Я нервно дернулась. Деревья… какие там деревья? Так, прутики хвойные…
Я каждое лето тряслась, что какая-нибудь падаль костер не зальет или сигарету бросит — и полыхнут мои елочки, как нечего делать.
Не того, как видим, боялась.
— Как дети?
Вопрос Елистратова был настолько внезапным, что я некоторое время не могла сообразить, что за дети завелись у нас в “Тишине”, и что именно по ним интересует Макса. И только мучительные секунды судорожных мысленных поисков спустя, я поняла, что имеются в виду мои собственные дети.
Господи, откуда у него силы находятся?
Все видит, обо всем помнит…
Это я волчицей вою и волосы рву, а он отстоял ночь на пожаре, простился с другом и идёт на войну.
— Аллергия, вроде как. Пьют таблетки, болеют, ничего не ломают. Дома второй день противоестественный порядок. Ужасное чувство. Я еще держусь, а вот приходящая няня успокоительное пьет.
Кто-то хмыкнул, и я устало поморщилась:
— Думаете, я шучу? Действительно пьет. Говорит — сердце разрывается их такими видеть.
Кофе в чашке осталось на донышке, а жаль. Медленные глотки меня успокаивали.
— Мне пора, я няню экстренно выдернула, у неё планы на сегодня. Нужно успеть вернуться…
— Как думаешь, это надолго? — Макс задал вопрос со всей осторожностью, понимая, что тут тонкий лед, но я поняла и не обиделась.
— Сегодня-завтра будет общий анализ крови готов. Если там действительно только аллергия, сразу выйду на работу. Не возражаешь, если мы домик займём? Адка уже про пожар откуда-то узнала, домой рвется, долго в больнице я ее не удержу — пусть уж все тогда под рукой будут.
— Да, конечно, не против, — с облегчение выдохнул шеф, и я улыбнулась.
Я знала, о чем он переживал. Пусть сейчас и не сезон, но база должна работать в штатном режиме, демонстрируя всем желающим, что у нас тут все хорошо и прекрасно. Вот только кое-кому мотаться сейчас по администрациям, полициям и прочим инстанциям. Кто будет решать текучку здесь, если старший администратор на больничном, а владелец и вовсе отсутствует?
Пожалуй, мне было даже приятно, что я нужна.

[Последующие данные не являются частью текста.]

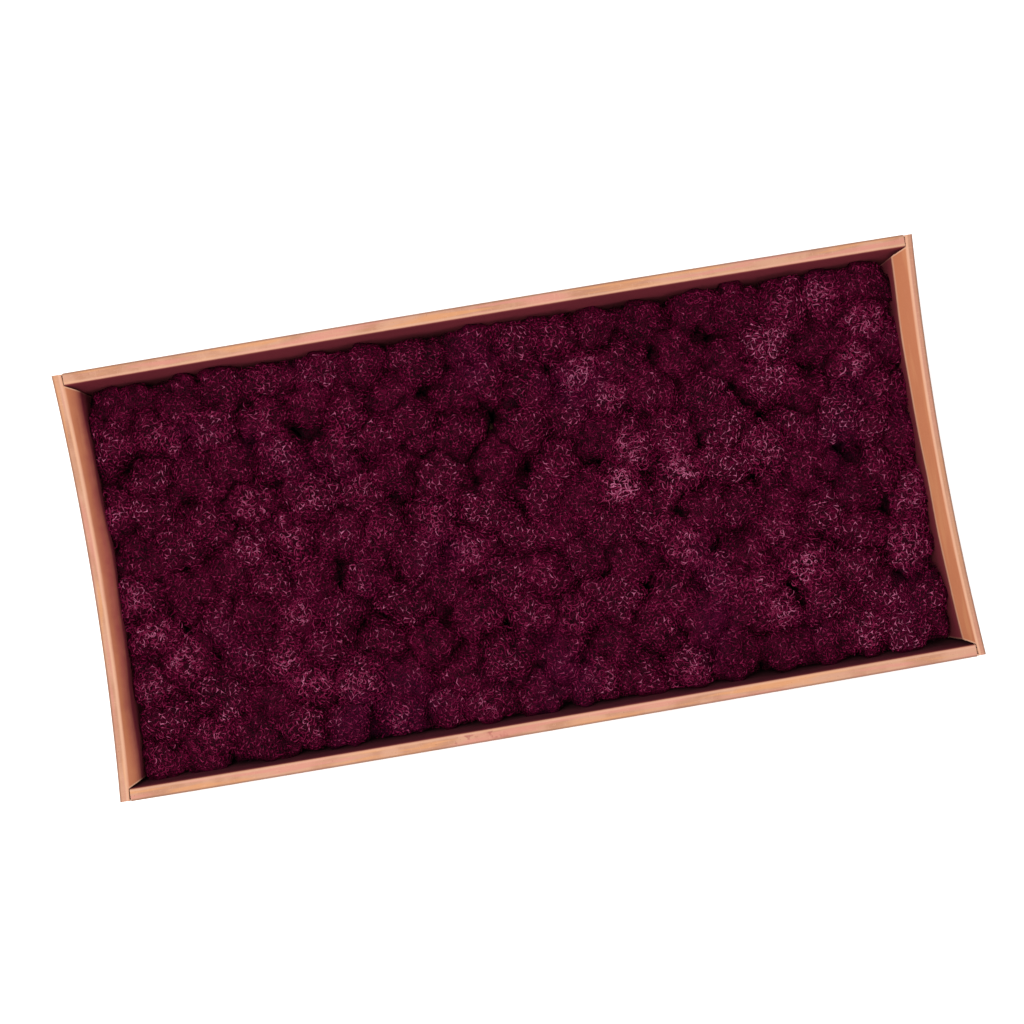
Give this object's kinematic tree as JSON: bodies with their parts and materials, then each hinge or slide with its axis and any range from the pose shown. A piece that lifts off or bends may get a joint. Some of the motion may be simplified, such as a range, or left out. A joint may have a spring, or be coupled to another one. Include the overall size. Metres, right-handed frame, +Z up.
{
  "type": "reindeer moss clump in a board tray",
  "caption": "Cushion of dyed, preserved reindeer moss with round tufted heads, packed heads-up in an open folded board tray with rolled double walls.",
  "frame": {"origin": "centre of the tray's underside", "axes": "+X along the tray's long side, +Y towards its back wall, +Z up out of its open top"},
  "size_m": [0.4, 0.198, 0.08],
  "materials": {
    "kraft_board": "matt, unprinted brown kraft board, stained dark red inside by the dye",
    "dyed_moss": "matt burgundy dyed lichen with paler tips"
  },
  "bodies": {
    "root": {"moss_bunch_01": "dyed_moss", "moss_bunch_02": "dyed_moss", "moss_bunch_03": "dyed_moss", "moss_bunch_04": "dyed_moss", "moss_bunch_05": "dyed_moss", "moss_bunch_06": "dyed_moss", "moss_bunch_07": "dyed_moss", "moss_bunch_08": "dyed_moss", "moss_bunch_09": "dyed_moss", "moss_bunch_10": "dyed_moss", "moss_bunch_11": "dyed_moss", "moss_bunch_12": "dyed_moss", "moss_bunch_13": "dyed_moss", "moss_bunch_14": "dyed_moss", "moss_bunch_15": "dyed_moss", "moss_bunch_16": "dyed_moss", "moss_bunch_17": "dyed_moss", "moss_bunch_18": "dyed_moss", "moss_bunch_19": "dyed_moss", "moss_bunch_20": "dyed_moss", "moss_bunch_21": "dyed_moss", "moss_bunch_22": "dyed_moss", "moss_bunch_23": "dyed_moss", "moss_bunch_24": "dyed_moss", "moss_bunch_25": "dyed_moss", "moss_bunch_26": "dyed_moss", "moss_bunch_27": "dyed_moss", "moss_bunch_28": "dyed_moss", "tray_base": "kraft_board", "tray_corner_tab_back_left": "kraft_board", "tray_corner_tab_back_right": "kraft_board", "tray_corner_tab_front_left": "kraft_board", "tray_corner_tab_front_right": "kraft_board", "tray_end_wall_left": "kraft_board", "tray_end_wall_right": "kraft_board", "tray_long_wall_back": "kraft_board", "tray_long_wall_front": "kraft_board"}
  },
  "joints": []
}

Я со стуком поставила кофейную чашку на стол, сгребла пуховик и сумку и покинула сию юдоль скорби.
Пожалуй, это даже хорошо, что я нужна. Если я дома останусь, я рано или поздно поеду к Азорам, да не просто так, а одолжив у Сереги Балоева ломик.
— Хоть завтра в космос, — широко улыбаясь, сообщила мне медсестра, выдавая результаты анализов, и я смогла ответить ей только слабо дернувшимися уголками губ.
Потому что краснота у мелочи так и не спадала, вялость и апатия тоже никуда не делась, и прекрасные анализы при этом могли означать только одно — надо искать какую-то более сложную причину, а значит — мотаться по врачам.
Хотелось плакать от жалости к детям, от острого беспокойства. Аллергия, пусть это просто аллергия, господи, пожалуйста, пусть это аллергия.
Завтра из больницы возвращается Ада и я планировала всех вечером вывезти в “Тишину”, и так надеялась, что к тому времени вся эта внезапная аллергия тихонечко устранится, будто ее и не было. Вот только судя по всему, закончилось мое трехлетнее везение. Мое везение вообще как-то все разом закончилось в тот день, когда я вызвала Аде скорую.
— Домой, банда, — для детей я уже смогла нарисовать на лице широкую улыбку и прилежно сидевшая на скамейке (права Мария Егоровна, сердце разрывается, бедные крошки!) команда сползла и протянула ладошки. Оленьку — в правую, Стаса — в левую, Ярик паровозиком к брату.